While the appeals were pending, the U.S. District Court for the District of New Jersey dismissed Wilson-Seidle's estate's amended complaint without prejudice and granted leave for plaintiffs to replead the claims, and dismissed the state as a named defendant with prejudice. On Dec. 11, 2018, the federal court dismissed the second amended complaint, largely on grounds the pleadings lacked particularity, the Supreme Court noted on Tuesday

"The Attorney General's third and fourth decisions about defense and indemnification seem to have been influenced by the federal court's actions dismissing a claim based on state action that was entitled to sovereign immunity and the pleading gymnastics that plaintiffs were attempting in their effort to avoid the 11th Amendment consequences of matters being deemed law enforcement," LaVecchia wrote.

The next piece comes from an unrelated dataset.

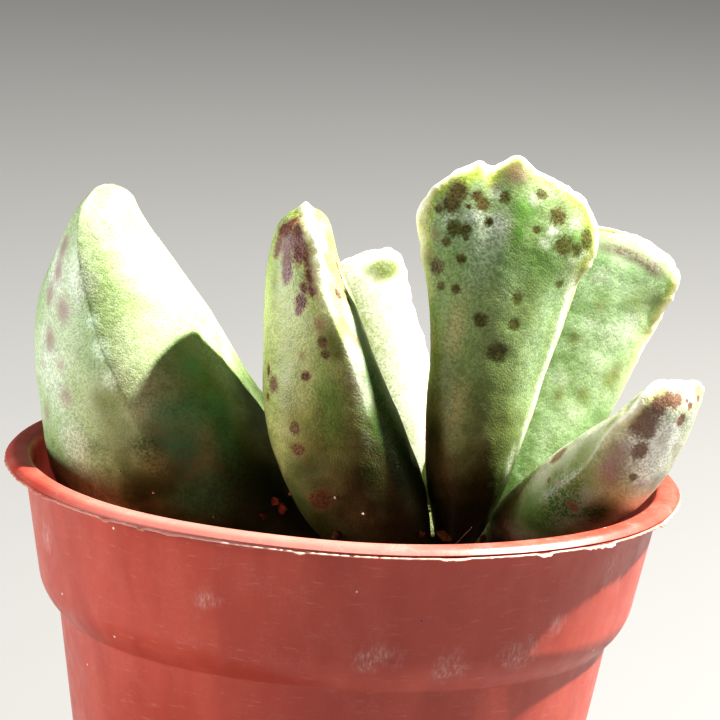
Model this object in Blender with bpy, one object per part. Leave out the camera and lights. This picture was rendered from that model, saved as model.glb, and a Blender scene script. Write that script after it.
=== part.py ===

In January 2019, the plaintiffs filed the third amended complaint, and the MCPO defendants appealed again.

All four appeals were consolidated and addressed in an unpublished decision by the Appellate Division in which it distinguished between law enforcement and administrative functions in the original complaint.

LaVecchia said the attorney general and the Appellate Division failed to take into consideration the full nature of the directive.

"We view that training and supervision … as part of the State delegated responsibility to enforce the law that the Attorney General has entrusted to prosecutors," wrote LaVecchia. "The prosecutorial function should be covered, and the State is given control over the whole defense to ensure that the defense in such settings is not compromised by lack of coordination, or worse, inconsistency in position.

"The decisions of the MCPO defendants who considered whether Seidle could be re-armed and then remain armed were prosecutorial functions exercised on behalf of the State," LaVecchia said.

"As such, those determinations, as well as the claims of improper training and supervision of Neptune law enforcement with respect to implementation of the Directive, were entitled to defense and indemnification by the State."